Education allows for upwards class mobility, reducing poverty; it drives advances in medicine and agriculture, improving healthcare and quality of life and reducing hunger; it allows leaders to make better, historically informed decisions, promoting peaceful relations between nations and improving the general welfare of citizenry through effective governance; it enriches the arts, philosophy, and humanities, allowing us to probe more effectively our own natures and purposes; and – most importantly – it encourages dreaming and discovery.

On mistakes vs. regrets

A mistake is a decision made incorrectly and inconsistently given one’s currently available resources and knowledge. It is *not* merely a regret, viewed from the vantage point of one now wiser having seen its outcome, but a decision which, acting rationally in the exact same scenario, with only the knowledge available to you then, would not be repeated.

Green Eggs and Ham

It’d be interesting if there were a restaurant themed around the works of Dr. Seuss (called “Green Eggs and Ham”?) They could host birthday parties, have foods inspired by the stories, get people to prance around in costumes, post witty made up words on the menus… and oh, the places they’ll go for delivery!

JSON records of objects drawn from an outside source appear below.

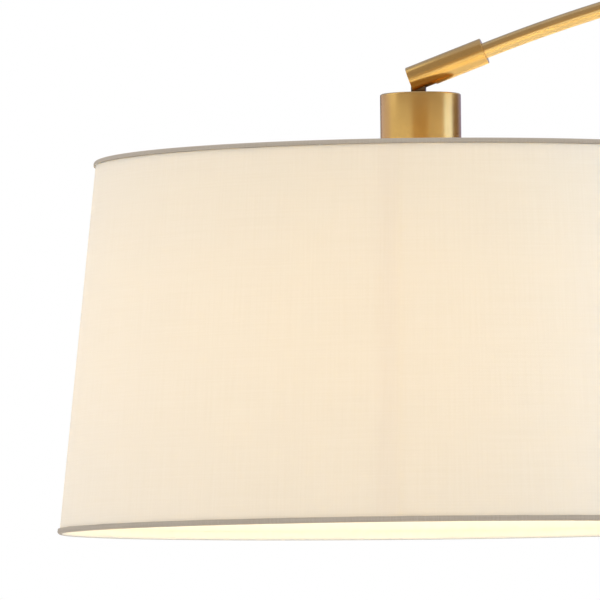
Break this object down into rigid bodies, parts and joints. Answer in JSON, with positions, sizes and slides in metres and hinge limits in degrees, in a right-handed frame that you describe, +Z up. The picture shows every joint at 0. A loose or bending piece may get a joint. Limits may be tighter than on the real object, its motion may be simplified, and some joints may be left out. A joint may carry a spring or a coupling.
{
  "type": "swing arm wall sconce",
  "caption": "Wall sconce with an arched brass arm that swings on a round backplate and carries a tilting linen drum shade on a knuckle.",
  "frame": {"origin": "centre of the mounting bracket's back face, on the wall", "axes": "+Y into the wall, -Y out into the room along the arm at rest, +Z up"},
  "size_m": [0.406, 1.0074, 0.4686],
  "materials": {
    "brass": "brushed, lacquered",
    "steel": "zinc plated",
    "linen": "plain weave, matte",
    "liner": "satin",
    "phenolic": "moulded, semi-gloss",
    "plastic": "moulded, satin",
    "opal": "frosted",
    "nylon": "natural",
    "black_insulation": "satin",
    "white_insulation": "satin",
    "green_insulation": "satin"
  },
  "bodies": {
    "wall": {"mounting_bracket": "steel", "backplate": "brass", "backplate_stud_left": "steel", "backplate_stud_right": "steel", "cap_nut_left": "brass", "cap_nut_right": "brass", "wall_stem": "brass", "stem_washer": "steel", "stem_nut": "steel", "switch_body": "phenolic", "switch_nut": "brass", "wire_connector_line": "plastic", "wire_connector_neutral": "plastic", "supply_lead_line": "black_insulation", "supply_lead_neutral": "white_insulation", "ground_lead": "green_insulation", "ground_screw": "green_insulation", "swing_barrel": "brass", "thrust_washer": "nylon", "fibre_washer": "nylon"},
    "knob": {"switch_shaft": "brass", "switch_knob": "brass"},
    "arm": {"arm_foot": "brass", "foot_set_screw": "steel", "pivot_nut": "steel", "pivot_cap": "brass", "arm_tube": "brass", "arm_lead": "white_insulation", "knuckle_sleeve": "brass", "sleeve_set_screw": "steel", "knuckle_screw": "brass", "knuckle_washer_front": "nylon", "knuckle_washer_back": "nylon"},
    "shade": {"knuckle_tongue": "brass", "socket_cup": "brass", "cup_washer": "steel", "cup_nut": "steel", "socket_body": "phenolic", "screw_shell": "brass", "centre_contact": "brass", "terminal_screw_line": "brass", "terminal_screw_neutral": "brass", "socket_lead_line": "black_insulation", "socket_lead_neutral": "white_insulation", "socket_ring": "phenolic", "bulb_base": "steel", "bulb_housing": "plastic", "led_board": "plastic", "bulb_globe": "opal", "fitter_hub": "steel", "fitter_spoke_1": "steel", "fitter_spoke_2": "steel", "fitter_spoke_3": "steel", "top_ring_wire": "steel", "bottom_ring_wire": "steel", "shade_fabric": "linen", "shade_liner": "liner", "top_hem": "linen", "bottom_hem": "linen"}
  },
  "joints": [
    {"name": "arm_swing", "type": "hinge", "parent": "wall", "child": "arm", "pos_m": [0, -0.058, 0], "axis": [0, 0, 1], "range_deg": [-75, 75]},
    {"name": "shade_tilt", "type": "hinge", "parent": "arm", "child": "shade", "pos_m": [0, -0.80537, 0.3307], "axis": [1, 0, 0], "range_deg": [-60, 20]},
    {"name": "switch_turn", "type": "hinge", "parent": "wall", "child": "knob", "pos_m": [0, 0, -0.038], "axis": [0, -1, 0], "range_deg": [0, 90]}
  ]
}
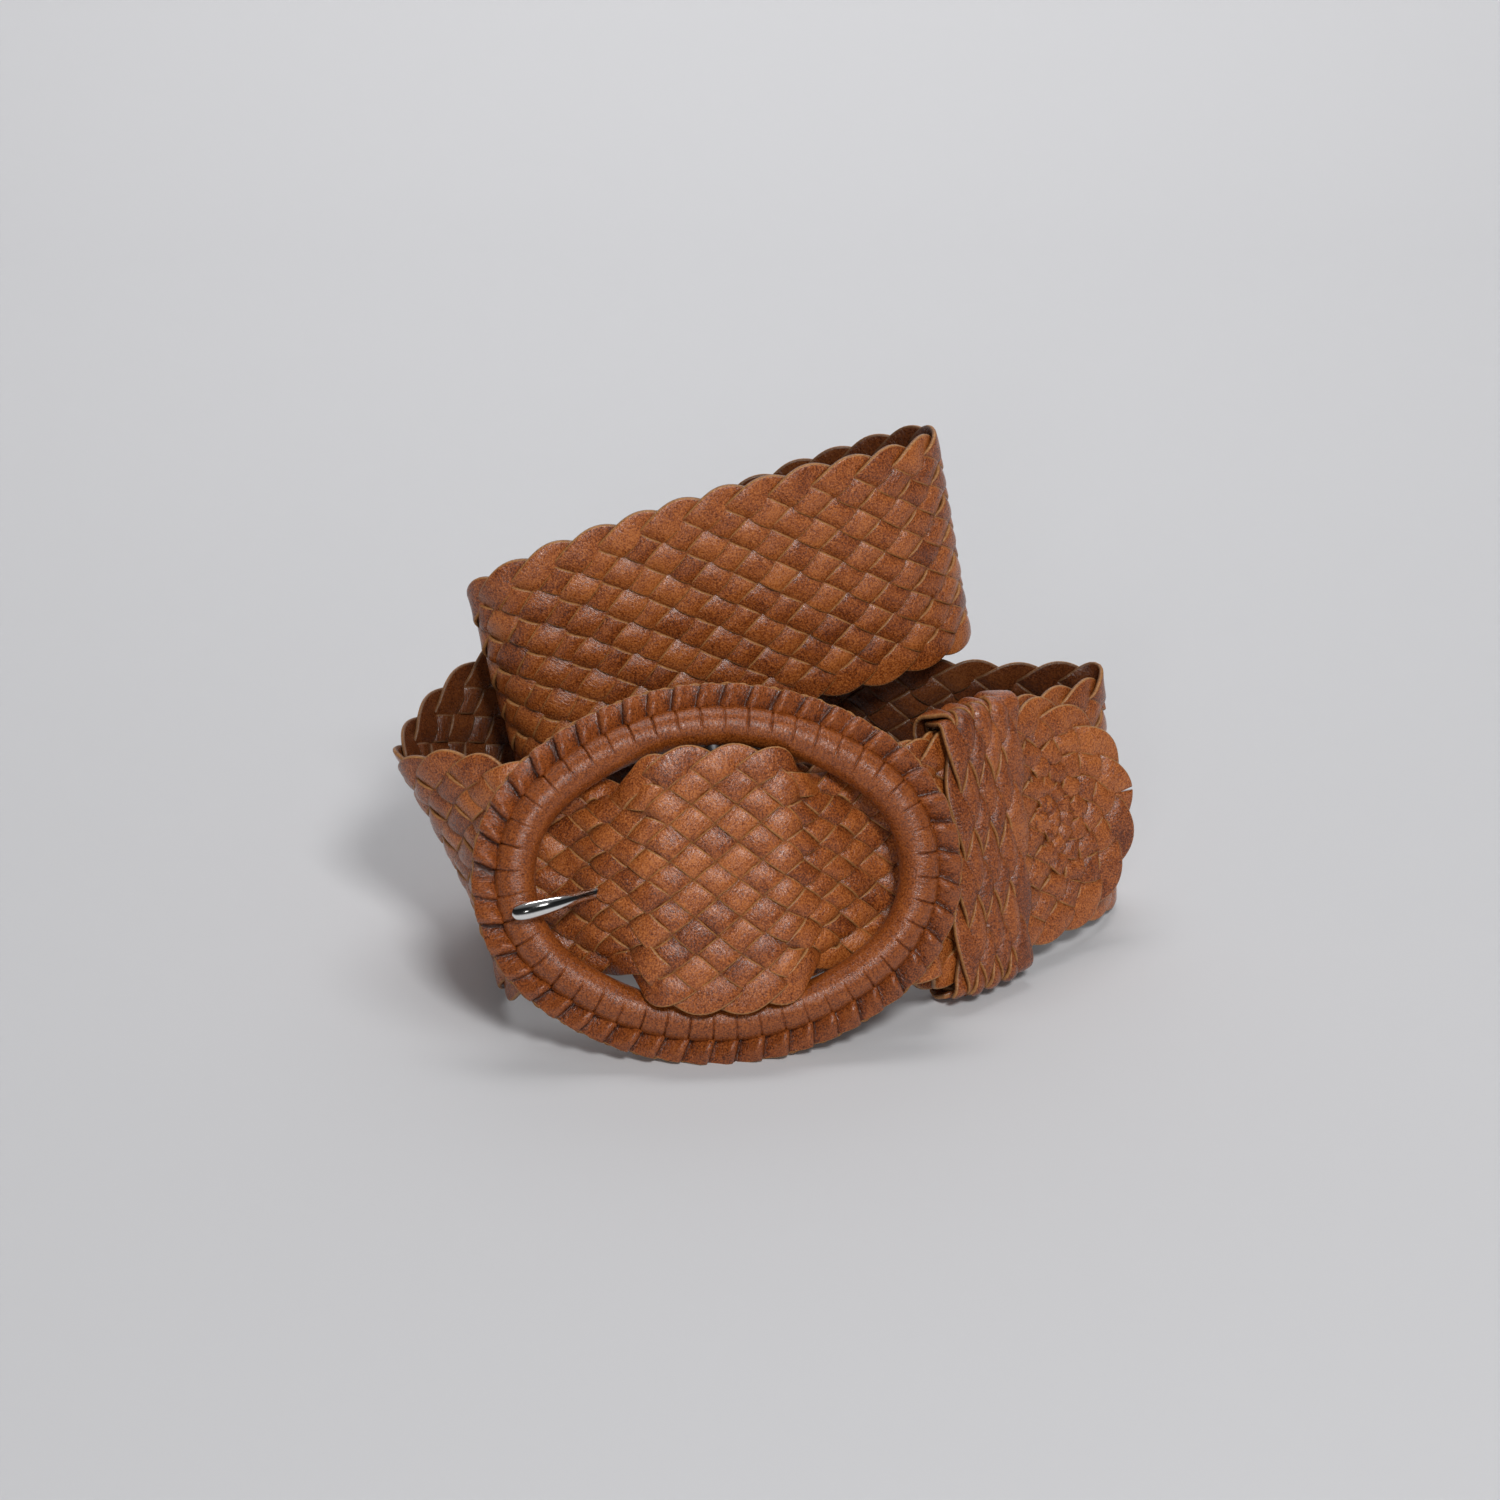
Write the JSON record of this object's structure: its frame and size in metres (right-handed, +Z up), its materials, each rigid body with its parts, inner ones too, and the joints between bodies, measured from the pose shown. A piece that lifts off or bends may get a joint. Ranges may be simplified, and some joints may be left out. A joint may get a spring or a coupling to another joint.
{
  "type": "braided leather belt",
  "caption": "Wide braided leather belt with an oval leather-wrapped buckle, metal prong and braided keeper, buckled and coiled into a double loop standing on edge",
  "frame": {"origin": "middle of the belt's bounding box, on the floor it stands on", "axes": "+X runs along the coil to the wearer-side tip, +Z is up, the buckle faces -Y"},
  "size_m": [0.1919, 0.126, 0.1296],
  "materials": {
    "braid_leather": "satin cognac leather laces with raw tan cut edges",
    "wrap_leather": "smooth satin cognac leather",
    "frill_leather": "pleated satin cognac leather",
    "edge_leather": "matt leather with a raw cut edge",
    "keeper_leather": "satin cognac leather laces with raw tan cut edges",
    "thread": "waxed tan thread",
    "bar_steel": "plain steel rod",
    "core_steel": "plain steel, hidden under leather",
    "prong_chrome": "polished chrome"
  },
  "bodies": {
    "belt": {"strap_lower_run": "braid_leather", "strap_upper_coil": "braid_leather", "strap_front_run": "braid_leather", "strap_tip_run": "braid_leather", "strap_fold": "braid_leather", "fold_stitching": "thread"},
    "buckle": {"bar": "bar_steel", "ring_core": "core_steel", "ring_cover": "wrap_leather", "ring_flange": "edge_leather", "ring_frill": "frill_leather"},
    "tongue": {"prong": "prong_chrome"},
    "keeper": {"keeper_band": "keeper_leather", "keeper_lap": "keeper_leather", "keeper_stitching": "thread"}
  },
  "joints": [
    {"name": "buckle_swing", "type": "hinge", "parent": "belt", "child": "buckle", "pos_m": [-0.01215, -0.04068, 0.042], "axis": [-0.0368, 0.421, 0.9063], "range_deg": [-1, 1]},
    {"name": "prong_lift", "type": "hinge", "parent": "buckle", "child": "tongue", "pos_m": [-0.01215, -0.04068, 0.042], "axis": [-0.0368, 0.421, 0.9063], "range_deg": [0, 4]},
    {"name": "keeper_slide", "type": "slide", "parent": "belt", "child": "keeper", "axis": [0.7547, 0.6561, 0], "range_m": [-0.002, 0.003]}
  ]
}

My imagination is wandering today. If anyone’s feeling zany, feel free to run with this 🙂

Leadership Challenges

They occur in humans fairly similarly as they do in dogs: that is to say, they’re mostly psychological challenges to the dominance of the current leader, exhibited before the entire group. The social dynamics of humans and dogs actually strike me as quite similar in many other respects as well.

Anyone aspiring to group leadership pretty quickly finds that it’s no picnic, though. It’s a *huge* responsibility.

Expectations vs. Reality

Just thinking back on how I ended up in grad. school, I ran across one of the many paragraphs of text I had previewed when applying that deceived me into thinking it was other than it was.

“Applicants should be highly motivated with strong academic credentials and a desire to pursue creative scholarship”

They don’t really want motivated students… my motivation is giving them no end of trouble right now :). But it does seem that they request one set of traits and practice another. I remain proud that every word in my personal statement was true, but I’ve been herded so far from the plan I had outlined within it that it may as well have been composed of lies (as so many others are) for all of the impact it has had.

A word of advice to the bright-eyed graduate applicants: don’t be deceived as I was. Noble as science is, what you are entering into is nothing other than an apprenticeship. You are perceived and used as a tool within your lab. Your interests do not matter, your talents do not matter, your will does not matter, the quality of your work does not matter. Only your capacity to carry out your superiors’ bidding matters. And they will keep you there for as long as they wish, whether you meet the requirements to graduate or not.

At least they can’t break your bones anymore.

Are somatiform disorders really psychiatric rather than neurological in origin?

Upon examining several “psychosomatic” conditions, noting their hypothesized causes, observable signs (and lack thereof), and suffering through some of them myself over the years from time to time (as someone prone to somatization disorder but self-aware enough to recognize it for what it is), I’ve come to the conclusion that these disorders are largely neurological rather than psychiatric in origin. That’s not to say that stress or other psychiatric factors can’t provoke these diseases; they very often do. However, the predisposition to these conditions appears to be largely innate, with lower pain thresholds and increased visceral sensitivity prevalent in a number of conditions, as well as objectively observed differences in the levels and balance of neurotransmitters (particularly serotonin). And then there’s the resistance of somatization to psychiatric treatment (probably exaggerated; one study found that CBT worked well), suggesting a neurally-grounded cause.

All this is to say that we should be paying more attention to the neurological basis for these diseases. I haven’t run across any good fMRI studies of patients with somatiform disorders, both at rest and when suffering from the disorder. It’d be an interesting direction to explore.